Pacto social en peligro

¿Realmente funciona aún la metáfora del ascensor social como una forma de poder ganar bienestar? Este discurso está desacreditado porque amplias capas de la población constatan que ya no va, por mucho que en algún momento del pasado reciente sí lo hiciera. Las sociedades perciben más barreras para moverse hacia arriba, es decir: para incrementar su bienestar- que hacia abajo, que es mucho más fácil. Eso crea tensiones sociales y amenaza con romper el pacto social que rige nuestras democracias.

En su artículo Meritocracy as Plutocracy: The Marketising of ‘Equality’ Under Neoliberalism (La mercantilización de la igualdad bajo el neoliberalismo), Jo Littler señala que las sociedades más desiguales tienden a tener menos movilidad social entre generaciones. Algunos investigadores se han referido a esta falta de movilidad como la curva Gran Gatsby, en honor a la novela en la que F. Scott Fitzgerald muestra la vida de la élite de EE UU en la década de 1920, élite a la que Thorstein Veblen llamó "clase ociosa".

Esta curva indica que en nuestras sociedades importa más la fortuna y los recursos de los padres —es decir, los heredados— para poder tener bienestar que la acción del Estado o de nuestros esfuerzos y empleo, sobre todo en contextos de mayor desigualdad. Cuanto más grande es la desigualdad de un país, menos oportunidades encontramos de prosperar y más desigualdad se generará para las siguientes generaciones.

También la democracia se ve mermada. En las sociedades más desiguales, las élites políticas, económicas y sociales tienen un entorno que controlar y tratan de favorecer sus intereses presionando a los políticos y creando un escudo que proteja a sus hijos de caer en la escala social. Estas élites instrumentalizan el Estado para sus propios fines e intereses.

Tendemos a pensar que, en un contexto de precarización y desigualdad creciente, el discurso en contra de estas injusticias económicas debería ser la principal política del país, pero esto no suele suceder. Cuando las élites que controlan un país lo hacen en favor de sus intereses y sin apenas contrapesos: presionan para reducir sus aportaciones tributarias, quitar impuestos progresivos y llegan, incluso, a promover campañas de comunicación e influir en los grandes medios para modificar el sentimiento generalizado a favor de la redistribución y ponerlo en cuestión.

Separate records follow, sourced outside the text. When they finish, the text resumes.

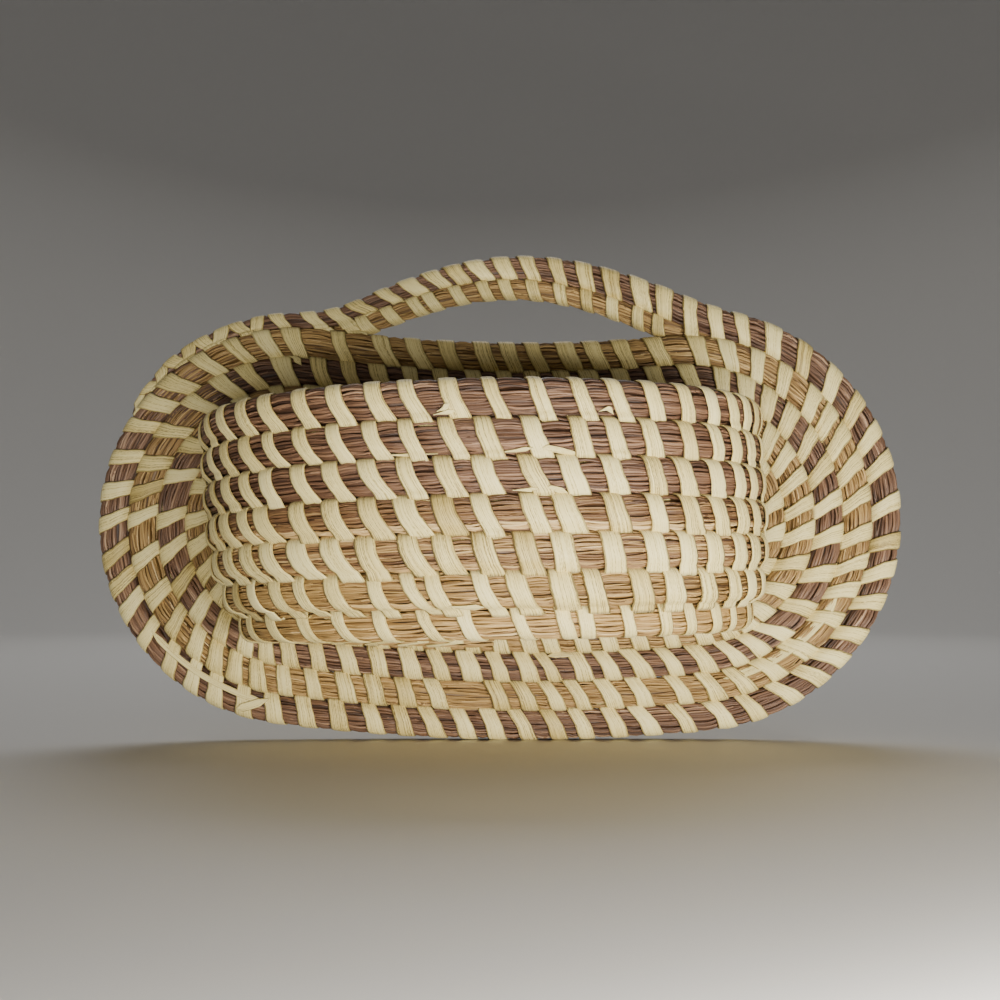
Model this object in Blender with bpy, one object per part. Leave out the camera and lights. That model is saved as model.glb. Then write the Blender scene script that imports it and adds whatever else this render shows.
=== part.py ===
"""Coiled sweetgrass wall basket, in metres.

A flat oval mat of coiled grass hangs against a wall. Its outermost row lifts off at the top as the
handle, with a thinner row under it, and an oval coiled pocket is sewn to the mat's front. +X is to
the right as seen from the front, +Z is up and the front faces -Y. The origin is the point under the
handle where a peg carries the basket.
"""

import math

import bmesh
import bpy
from mathutils import Vector

# Mat: one bundle wound round a straight start row, thin at its centre
MAT_START_LENGTH = 0.108
MAT_START_BOW = 0.003
MAT_CENTRE_PITCH = 0.00635
MAT_ROW_PITCH = 0.0079
MAT_BUNDLE_GAP = 0.0007
MAT_CENTRE_TURNS = 3
MAT_RINGS = 5
BUNDLE_START_SHARE = 0.6
BACK_FLAT_SHARE = 0.1

# Handle: the top of the outermost row, and the thinner row under it
HANDLE_RISE = 0.0177
HANDLE_HALF_SPAN = 0.052
HANDLE_SHIFT = 0.0059
HANDLE_EASE = 0.006
INNER_ROW_DIAMETER = 0.0046

# The rim thins from the handle's right foot to its end, which lies past the handle
RIM_END_TURNS = 0.09
RIM_END_SHARE = 0.35

# Pocket: an oval bundle wound upwards, flat towards the mat
POCKET_WIDTH = 0.1425
POCKET_DEPTH = 0.0627
POCKET_CORNER = 0.0125
POCKET_ROWS = 7
POCKET_ROW_PITCH = 0.00815
POCKET_BUNDLE = 0.0073
POCKET_TUCK = 0.0065
POCKET_SINK = 0.00142
POCKET_LEAN = 0.0032
TUCK_POWER = 6
SINK_POWER = 11
POCKET_SHIFT = -0.0014
POCKET_DROP = 0.0228
FLOOR_THICKNESS = 0.0062

# Palmetto strips
STRIP_WIDTH = 0.0041
STRIP_THICKNESS = 0.00035
HANDLE_STITCH_PITCH = 0.0083

# Clearances between touching pieces
SEAT_GAP = 0.0003
FLOOR_GAP = 0.0005
END_GAP = 0.0003
CUT_OVERRUN = 0.004
MERGE_DISTANCE = 0.000001
SHARP_ANGLE = math.radians(50)

# Points along the bundles
SIDE_STEPS = 4
END_STEPS = 8
HANDLE_STEPS = 14
BACK_STEPS = 2
CORNER_STEPS = 4
FRONT_STEPS = 12
INNER_ROW_STEPS = 14
FLOOR_STEPS = 36
BUNDLE_SIDES = 6
SCAN_STEPS = 400

# Colours seen in the photograph: red, green, blue, opacity
SWEETGRASS = (0.45, 0.27, 0.10, 1.0)
BLENDED_GRASS = (0.33, 0.17, 0.075, 1.0)
PINE_NEEDLE = (0.17, 0.065, 0.035, 1.0)
PALMETTO = (0.72, 0.66, 0.42, 1.0)
GRASS_ROUGHNESS = 0.5
NEEDLE_ROUGHNESS = 0.38
PALMETTO_ROUGHNESS = 0.55

# Shares of one turn of the mat taken by each side and each end
QUARTER = 0.25

# The seam where one grass gives way to the next, in the middle of the top side's last step
SEAM_TURNS = 3 * QUARTER - QUARTER / SIDE_STEPS / 2

# Sizes that follow
CENTRE_RADIUS = (MAT_CENTRE_PITCH - MAT_BUNDLE_GAP) / 2
MAT_RADIUS = (MAT_ROW_PITCH - MAT_BUNDLE_GAP) / 2
INNER_RADIUS = INNER_ROW_DIAMETER / 2
POCKET_RADIUS = POCKET_BUNDLE / 2
CENTRE_END = MAT_CENTRE_TURNS - 1 + SEAM_TURNS
RIM_START = CENTRE_END + MAT_RINGS - 1
RIM_TOP = MAT_CENTRE_TURNS + MAT_RINGS - 1 + 2 * QUARTER
RIM_END = RIM_TOP + QUARTER + RIM_END_TURNS
WALL_PLANE = MAT_RADIUS - 2 * MAT_RADIUS * BACK_FLAT_SHARE
BOW_RADIUS = ((MAT_START_LENGTH / 2) ** 2 + MAT_START_BOW**2) / (2 * MAT_START_BOW)
FLAT_SHARE = math.cos(math.pi / BUNDLE_SIDES)
MAT_FLAT = MAT_RADIUS * FLAT_SHARE
POCKET_FLAT = POCKET_RADIUS * FLAT_SHARE


def add_material(name, colour, roughness):
    material = bpy.data.materials.new(name)
    material.use_nodes = True
    shader = material.node_tree.nodes["Principled BSDF"]
    shader.inputs["Base Color"].default_value = colour
    shader.inputs["Roughness"].default_value = roughness
    shader.inputs["Metallic"].default_value = 0
    material.diffuse_color = colour
    return material


def mat_reach(turns):
    """Distance of the bundle's centre from the start row's centre line."""
    inner = min(turns, CENTRE_END)
    return MAT_CENTRE_PITCH * (inner + QUARTER / 2) + MAT_ROW_PITCH * (turns - inner)


def mat_radius(turns):
    """Half thickness of the bundle: thin at the start, full after the first ring, thinner from the handle on."""
    if turns < 1:
        return CENTRE_RADIUS * (BUNDLE_START_SHARE + (1 - BUNDLE_START_SHARE) * turns)
    if turns < CENTRE_END:
        return CENTRE_RADIUS
    grown = min(turns - CENTRE_END, 1)
    radius = CENTRE_RADIUS + (MAT_RADIUS - CENTRE_RADIUS) * grown
    past = max(turns - RIM_TOP, 0) / (RIM_END - RIM_TOP)
    return radius * (1 - (1 - RIM_END_SHARE) * past)


def bow_rise(x):
    return BOW_RADIUS - math.sqrt(BOW_RADIUS**2 - x**2)


def handle_lift(x):
    """Height of the handle over the row's own path, eased where it leaves the mat."""

    def arch(place):
        share = (place - HANDLE_SHIFT) / HANDLE_HALF_SPAN
        return HANDLE_RISE * math.cos(share * math.pi / 2) if abs(share) < 1 else 0

    return (arch(x - HANDLE_EASE) + arch(x) + arch(x + HANDLE_EASE)) / 3


def mat_place(turns):
    """Place of the bundle's centre in the mat's plane, from the middle of the start row."""
    quarter, share = divmod(turns % 1, QUARTER)
    share /= QUARTER
    half = MAT_START_LENGTH / 2
    tilt = math.asin(half / BOW_RADIUS)
    if quarter == 0:
        x = half * (2 * share - 1)
        angle = math.asin(x / BOW_RADIUS) - math.pi / 2
    elif quarter == 1:
        x = half
        angle = tilt - math.pi / 2 + math.pi * share
    elif quarter == 2:
        x = half * (1 - 2 * share)
        angle = math.asin(x / BOW_RADIUS) + math.pi / 2
    else:
        x = -half
        angle = math.pi / 2 - tilt + math.pi * share
    reach = mat_reach(turns)
    if turns > RIM_TOP:
        reach -= mat_radius(RIM_TOP) - mat_radius(turns)
    across = x + reach * math.cos(angle)
    height = bow_rise(x) + reach * math.sin(angle)
    if turns > RIM_TOP - QUARTER:
        height += handle_lift(across)
    return Vector((across, height, 0))


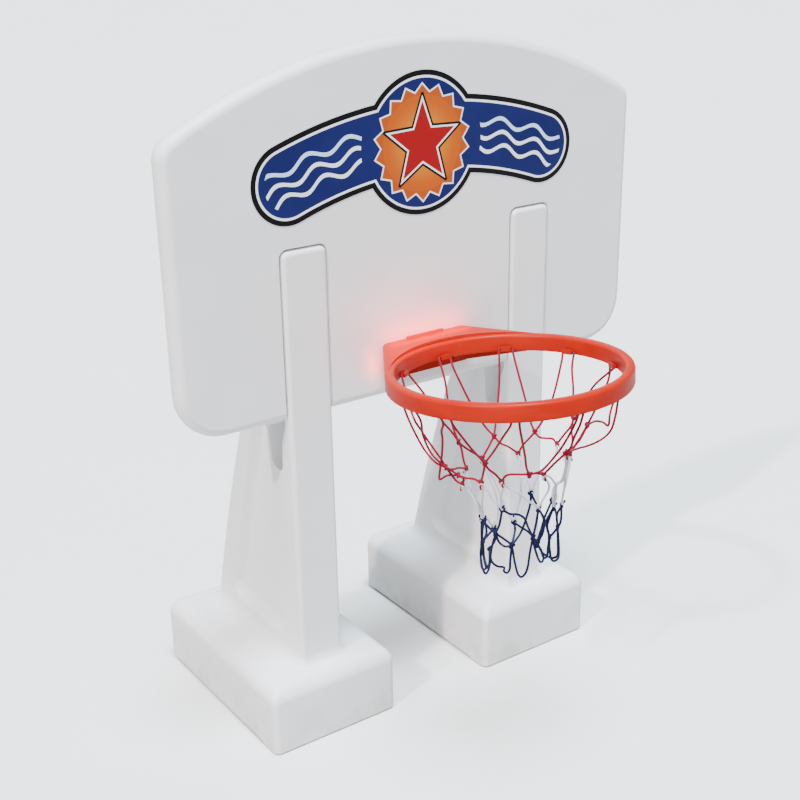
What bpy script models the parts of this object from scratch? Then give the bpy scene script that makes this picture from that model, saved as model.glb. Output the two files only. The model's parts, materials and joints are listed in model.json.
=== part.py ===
"""Pool basketball hoop: a rotomoulded backboard carried in the slots of two ballast legs,
with a moulded rim, its hooks and a knotted net in three tiers.

Metres, +Z up. The board faces -Y and +X is on the right of someone behind it.
The origin is on the floor, below the middle of the whole object.
"""
import math

import bmesh
import bpy
from mathutils import Matrix, Vector

# Fits and cuts
GAP = 0.0003                    # between pieces that touch
OVERRUN = 0.004                 # how far a cutter passes the face that it opens
WELD = 0.00001

# Backboard
BOARD_WIDTH = 1.118
BOARD_HEIGHT = 0.711
BOARD_BOTTOM = 0.720
BOARD_THICKNESS = 0.045
BOARD_ARCH_RADIUS = 1.10
BOARD_TOP_CORNER = 0.045
BOARD_LOW_CORNER = 0.095
BOARD_EDGE_ROUND = 0.019
CHANNEL_CLEARANCE = 0.0022      # the line that shows round each strip
CHANNEL_LIP = 0.006             # rounding of the channel's mouth
DIMPLE_MOUTH_RADIUS = 0.019
DIMPLE_FLOOR_RADIUS = 0.008
DIMPLE_DEPTH = 0.021
DIMPLE_COLUMNS = 7
DIMPLE_ROWS = 3
DIMPLE_MARGIN = 0.095

# Legs
LEG_CENTRE_SHARE = 0.2496       # of the board's width, from its middle to the middle of a leg
POST_WIDTH = 0.100
POST_EDGE_ROUND = 0.010         # front edges of strip and post
WEB_EDGE_ROUND = 0.006
STRIP_PROUD = 0.004             # the strip's face stands this far in front of the board
STRIP_THICKNESS = 0.022
STRIP_RISE_SHARE = 0.478        # of the board's height, from its foot to the strip's top
STRIP_CORNER = 0.014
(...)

Cuando el bienestar se ve reducido, la ciudadanía con posibles también mengua, así como su capacidad de presión. Además, crece el separatismo social de los exitosos, que buscan dejar de pagar los servicios públicos, justificando que no los usan. Se produce un efecto en el que las capas bajas y medias, que sienten que el sistema beneficia de forma descarada e injusta a los ricos, se frustran y se desaniman políticamente, ejerciendo todavía menos presión en la creación y ampliación de políticas que promuevan la justicia social. Es un círculo pernicioso que acaba por enriquecer a unos pocos en detrimento de todo el país.

¿Son viables a largo plazo las sociedades que viven de espaldas a las necesidades de la mayoría de la ciudadanía? ¿Es posible construir un futuro común en una sociedad dividida en dos? Nos adentramos en un futuro incierto y turbulento.